Tighten the working-capital cycle
Seasonality is easier to survive when cash converts quickly. Small improvements to how you invoice, collect and stock compound across a year:
- Invoice promptly and chase early. Shortening the average time customers take to pay directly reduces the size of the trough.
- Negotiate supplier terms that mirror your season. Where possible, align payment dates with the months you actually have cash, so stock bought ahead of the peak is not paid for during the lull.
- Avoid over-stocking. Inventory bought too early is cash sitting on a shelf. Buy to a forecast, not to a hope.
Where business finance fits
Even a well-run seasonal business often faces a gap that internal measures alone cannot close — the deposit on next season's stock, the wage bill through a quiet quarter, or the cost of scaling up before the revenue arrives. This is a legitimate and predictable use of external finance, and it is precisely what short-term working-capital facilities are built for.

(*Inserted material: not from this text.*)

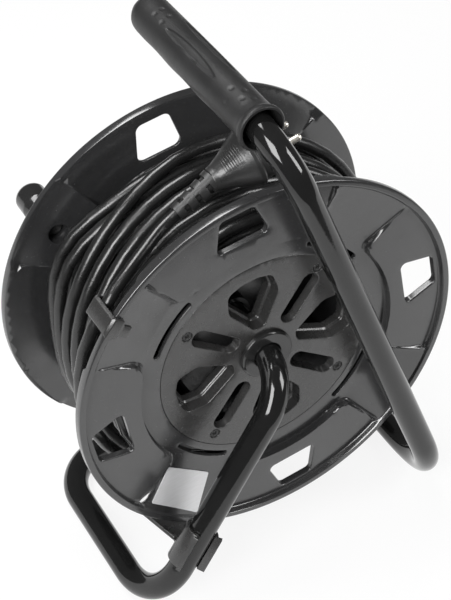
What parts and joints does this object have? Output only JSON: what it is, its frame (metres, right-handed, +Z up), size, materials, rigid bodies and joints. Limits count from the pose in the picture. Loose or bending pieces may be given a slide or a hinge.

Credicorp lends exclusively to UK limited companies and LLPs registered with Companies House. Our commercial lending sits outside the FCA consumer-credit regime under the business-purpose exemptions of the Financial Services and Markets Act 2000 (Regulated Activities) Order 2001 — including the Article 60C large-agreement exemption and the Article 60L high-net-worth exemption. Because this is business lending to an incorporated borrower rather than consumer credit, you will not have the protections a consumer-credit customer receives; in return, we can assess and price against your company's trading performance and move at the pace a seasonal business needs.
Used well, a seasonal facility is drawn to cover a defined trough and repaid out of the peak that follows — not a permanent overhang on the balance sheet. A few principles keep it that way:
- Borrow to the gap, not beyond it. Size the facility to the low point in your forecast plus a modest buffer, so you are not paying to hold cash you do not need.
- Match the term to the cycle. A facility that repays as your peak revenue lands keeps finance costs proportionate to the season it supports.
- Assessment is on the company. We underwrite against company cash flow, trading history and the capacity to service the facility — and we set out the full terms before you commit.
A short seasonal checklist
- Keep a rolling 12-month cash-flow forecast and update it monthly.
- Know your low point and the buffer you need above it.
- Ring-fence peak-season cash and tax provisions early.
- Shorten the gap between doing the work and being paid for it.
- Where a gap remains, size finance to the trough and repay it from the peak.
Seasonality is a feature of a business, not a fault in it. Companies that plan for the trough while the peak is running — and use finance deliberately rather than reactively — turn a predictable pressure into a manageable rhythm.